I used a two step process to fit the actual model. First, about 33% of the URLs don't have any Facebook shares and the rest have at least one share. Fitting a regression model to a distribution with a big spike at 0 is generally not a good idea, so I first fit a binary classifier to the cases for 0 / 1 or more shares. Then, I fit a non-linear regression model to the remaining data with at least one share. Over fitting was controlled through cross-validation. The total predicted number of shares can be computed from the output of these two pieces.

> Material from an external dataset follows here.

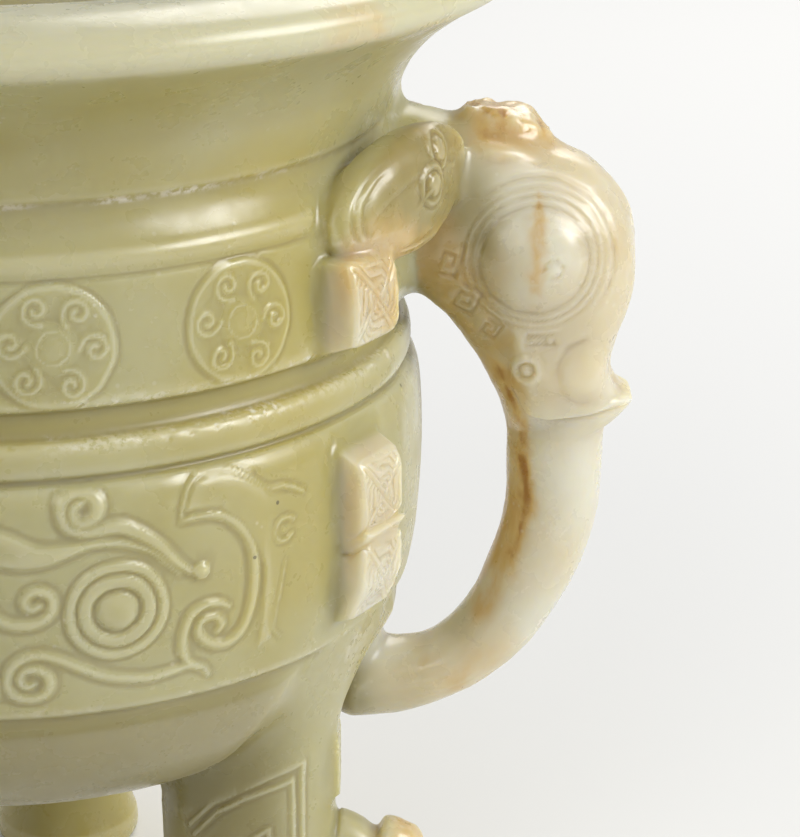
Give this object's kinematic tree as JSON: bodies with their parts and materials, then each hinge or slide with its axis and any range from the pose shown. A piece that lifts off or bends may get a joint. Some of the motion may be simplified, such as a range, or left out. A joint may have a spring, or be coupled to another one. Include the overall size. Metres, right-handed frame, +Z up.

The final model performs moderately well, with the correlation coefficient between actual and predicted shares at 0.73. However, the mean Spearman correlation between the predicted number of shares and search position is 0.27, nearly as large as the baseline 0.30. This strongly suggests that our interpretation of Matt Cutts' statement is correct and Google is not using Facebook share data directly to rank.

Takeaways

  • Facebook shares, at least as related to Google searches, act as a sort of "super-metric", encompassing a variety of different factors (similar to SEOmoz's Page Authority and Domain Authority).
  • Don't stop sharing and generating brand engagement through Facebook!  Driving deeper engagement through social media can only help your brand and likely has other positive benefits (by generating tweets or links, for example).
  • Earning Facebook shares (probably) will not directly boost your Google rankings (though it may have positive effects that indirectly promote links, tweets and other signals Google may use).
  • The process of doing this type of correlation work and sharing the results openly started a great dialogue in the search community, and through that we all learned more about how search works. We plan to do more work like this, and are planning a project for the Fall to compare Google and Bing results.

Finally, I'd like to thank Danny Sullivan and Matt Cutts for sparking this work through their discussion at SMX Advanced.